[begin MATERIAL PROVIDED]
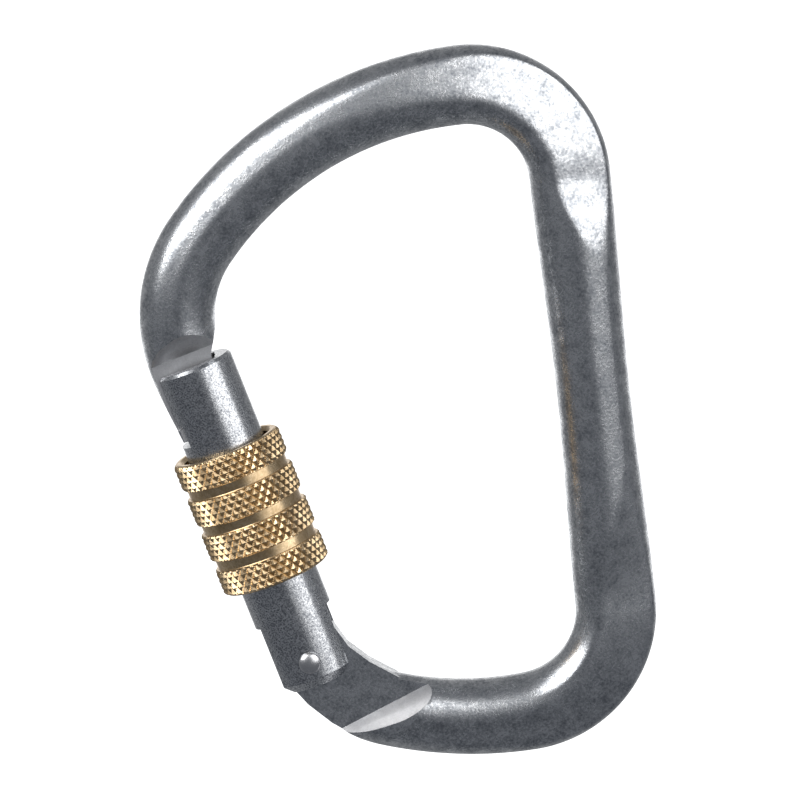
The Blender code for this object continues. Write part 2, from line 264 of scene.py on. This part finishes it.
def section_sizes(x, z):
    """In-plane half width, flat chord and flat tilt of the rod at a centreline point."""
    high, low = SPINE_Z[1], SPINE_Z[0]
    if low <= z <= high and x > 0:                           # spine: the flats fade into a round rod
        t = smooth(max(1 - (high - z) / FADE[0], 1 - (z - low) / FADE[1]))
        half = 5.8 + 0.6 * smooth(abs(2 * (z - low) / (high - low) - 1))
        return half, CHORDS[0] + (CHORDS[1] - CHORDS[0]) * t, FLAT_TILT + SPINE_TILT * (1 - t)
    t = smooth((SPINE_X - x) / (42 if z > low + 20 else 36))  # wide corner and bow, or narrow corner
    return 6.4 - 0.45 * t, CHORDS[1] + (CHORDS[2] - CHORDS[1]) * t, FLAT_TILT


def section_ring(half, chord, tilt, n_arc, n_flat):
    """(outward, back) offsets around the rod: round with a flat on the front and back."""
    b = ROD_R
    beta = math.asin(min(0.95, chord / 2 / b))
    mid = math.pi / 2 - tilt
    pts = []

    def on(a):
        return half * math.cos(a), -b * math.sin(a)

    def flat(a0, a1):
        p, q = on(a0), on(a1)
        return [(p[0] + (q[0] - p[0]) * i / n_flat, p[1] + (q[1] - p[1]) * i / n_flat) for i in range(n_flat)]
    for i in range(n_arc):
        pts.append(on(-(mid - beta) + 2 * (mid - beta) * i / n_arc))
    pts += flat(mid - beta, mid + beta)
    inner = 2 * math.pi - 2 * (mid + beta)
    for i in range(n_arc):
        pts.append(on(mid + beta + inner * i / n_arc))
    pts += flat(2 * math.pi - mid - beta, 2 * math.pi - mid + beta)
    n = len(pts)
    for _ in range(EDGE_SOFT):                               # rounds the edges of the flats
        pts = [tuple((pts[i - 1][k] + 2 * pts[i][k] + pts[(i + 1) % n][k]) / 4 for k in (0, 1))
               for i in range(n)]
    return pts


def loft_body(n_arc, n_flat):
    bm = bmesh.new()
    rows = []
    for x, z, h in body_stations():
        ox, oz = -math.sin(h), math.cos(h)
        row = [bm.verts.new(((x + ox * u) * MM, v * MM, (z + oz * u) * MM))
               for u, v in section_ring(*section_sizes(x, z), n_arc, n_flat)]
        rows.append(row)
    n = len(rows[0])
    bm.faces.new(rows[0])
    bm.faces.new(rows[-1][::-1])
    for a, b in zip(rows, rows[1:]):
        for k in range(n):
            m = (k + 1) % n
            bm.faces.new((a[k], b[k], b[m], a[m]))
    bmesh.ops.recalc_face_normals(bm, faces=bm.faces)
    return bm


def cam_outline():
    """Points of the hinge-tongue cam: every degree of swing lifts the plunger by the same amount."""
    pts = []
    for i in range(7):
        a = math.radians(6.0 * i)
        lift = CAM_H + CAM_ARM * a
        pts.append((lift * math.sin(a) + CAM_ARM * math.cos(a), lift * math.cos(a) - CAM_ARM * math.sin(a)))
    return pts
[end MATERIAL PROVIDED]
[begin MATERIAL PROVIDED]
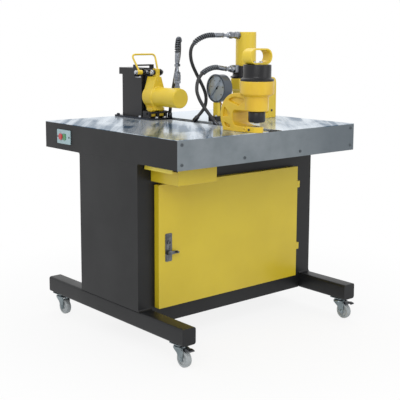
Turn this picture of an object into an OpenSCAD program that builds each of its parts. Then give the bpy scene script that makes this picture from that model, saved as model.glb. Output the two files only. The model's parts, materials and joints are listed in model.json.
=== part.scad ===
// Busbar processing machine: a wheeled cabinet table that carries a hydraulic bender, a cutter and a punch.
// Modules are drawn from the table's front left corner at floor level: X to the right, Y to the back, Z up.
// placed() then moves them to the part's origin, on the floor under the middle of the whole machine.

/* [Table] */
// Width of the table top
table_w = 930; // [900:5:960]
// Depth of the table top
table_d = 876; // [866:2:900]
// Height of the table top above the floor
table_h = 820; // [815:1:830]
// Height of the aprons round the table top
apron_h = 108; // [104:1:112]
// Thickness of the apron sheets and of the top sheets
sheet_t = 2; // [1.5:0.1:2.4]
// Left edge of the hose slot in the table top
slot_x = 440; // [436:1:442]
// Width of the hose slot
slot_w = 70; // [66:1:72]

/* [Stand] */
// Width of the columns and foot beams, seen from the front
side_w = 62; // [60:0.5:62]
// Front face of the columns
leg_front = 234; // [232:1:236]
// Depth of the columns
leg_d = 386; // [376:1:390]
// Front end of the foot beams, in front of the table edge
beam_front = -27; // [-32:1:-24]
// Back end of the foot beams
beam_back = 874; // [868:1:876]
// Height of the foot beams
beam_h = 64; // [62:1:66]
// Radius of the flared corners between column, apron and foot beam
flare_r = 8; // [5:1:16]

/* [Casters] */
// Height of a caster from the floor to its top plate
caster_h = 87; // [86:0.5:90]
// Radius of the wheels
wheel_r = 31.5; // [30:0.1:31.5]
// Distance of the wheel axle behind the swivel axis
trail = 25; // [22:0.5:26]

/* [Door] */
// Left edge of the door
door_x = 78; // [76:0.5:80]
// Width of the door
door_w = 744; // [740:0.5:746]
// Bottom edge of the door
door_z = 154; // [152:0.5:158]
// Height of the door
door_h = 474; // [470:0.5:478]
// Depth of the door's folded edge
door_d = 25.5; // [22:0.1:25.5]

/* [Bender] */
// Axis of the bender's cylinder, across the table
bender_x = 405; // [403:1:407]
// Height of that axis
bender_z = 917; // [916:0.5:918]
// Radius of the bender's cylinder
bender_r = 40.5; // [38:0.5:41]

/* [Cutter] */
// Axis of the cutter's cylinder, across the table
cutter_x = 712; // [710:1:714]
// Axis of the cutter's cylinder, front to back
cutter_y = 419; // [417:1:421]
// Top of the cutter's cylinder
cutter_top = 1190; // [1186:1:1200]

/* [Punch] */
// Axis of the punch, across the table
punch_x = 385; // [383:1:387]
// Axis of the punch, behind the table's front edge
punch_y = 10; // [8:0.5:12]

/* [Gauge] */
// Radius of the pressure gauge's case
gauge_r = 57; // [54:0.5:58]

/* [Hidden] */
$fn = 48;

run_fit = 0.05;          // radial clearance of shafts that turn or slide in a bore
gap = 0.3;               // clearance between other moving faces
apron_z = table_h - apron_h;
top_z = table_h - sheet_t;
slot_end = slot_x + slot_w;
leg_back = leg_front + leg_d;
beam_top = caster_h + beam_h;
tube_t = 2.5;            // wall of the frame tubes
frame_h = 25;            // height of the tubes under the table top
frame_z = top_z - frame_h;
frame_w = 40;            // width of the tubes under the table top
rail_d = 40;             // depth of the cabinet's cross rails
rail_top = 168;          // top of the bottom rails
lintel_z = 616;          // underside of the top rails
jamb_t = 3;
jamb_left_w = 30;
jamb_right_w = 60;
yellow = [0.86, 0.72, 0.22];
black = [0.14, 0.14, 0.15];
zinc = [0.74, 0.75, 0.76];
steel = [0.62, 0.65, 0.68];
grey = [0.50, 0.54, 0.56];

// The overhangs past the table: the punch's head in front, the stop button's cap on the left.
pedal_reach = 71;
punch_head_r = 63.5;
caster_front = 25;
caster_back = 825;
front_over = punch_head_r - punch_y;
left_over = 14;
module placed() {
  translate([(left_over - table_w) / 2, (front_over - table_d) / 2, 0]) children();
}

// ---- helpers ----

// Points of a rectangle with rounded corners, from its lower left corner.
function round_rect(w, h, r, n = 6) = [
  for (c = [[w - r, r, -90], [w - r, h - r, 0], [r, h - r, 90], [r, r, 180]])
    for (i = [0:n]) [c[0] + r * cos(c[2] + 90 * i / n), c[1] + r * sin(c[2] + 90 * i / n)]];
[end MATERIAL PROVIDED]
INSTRUCTION: Retype the portion of the data above that starts on the line with "Turn this picture" and finishes on the line with "flare_r = 8; // [5:1:16]", including both of those lines.

THE ANSWER:
Turn this picture of an object into an OpenSCAD program that builds each of its parts. Then give the bpy scene script that makes this picture from that model, saved as model.glb. Output the two files only. The model's parts, materials and joints are listed in model.json.
=== part.scad ===
// Busbar processing machine: a wheeled cabinet table that carries a hydraulic bender, a cutter and a punch.
// Modules are drawn from the table's front left corner at floor level: X to the right, Y to the back, Z up.
// placed() then moves them to the part's origin, on the floor under the middle of the whole machine.

/* [Table] */
// Width of the table top
table_w = 930; // [900:5:960]
// Depth of the table top
table_d = 876; // [866:2:900]
// Height of the table top above the floor
table_h = 820; // [815:1:830]
// Height of the aprons round the table top
apron_h = 108; // [104:1:112]
// Thickness of the apron sheets and of the top sheets
sheet_t = 2; // [1.5:0.1:2.4]
// Left edge of the hose slot in the table top
slot_x = 440; // [436:1:442]
// Width of the hose slot
slot_w = 70; // [66:1:72]

/* [Stand] */
// Width of the columns and foot beams, seen from the front
side_w = 62; // [60:0.5:62]
// Front face of the columns
leg_front = 234; // [232:1:236]
// Depth of the columns
leg_d = 386; // [376:1:390]
// Front end of the foot beams, in front of the table edge
beam_front = -27; // [-32:1:-24]
// Back end of the foot beams
beam_back = 874; // [868:1:876]
// Height of the foot beams
beam_h = 64; // [62:1:66]
// Radius of the flared corners between column, apron and foot beam
flare_r = 8; // [5:1:16]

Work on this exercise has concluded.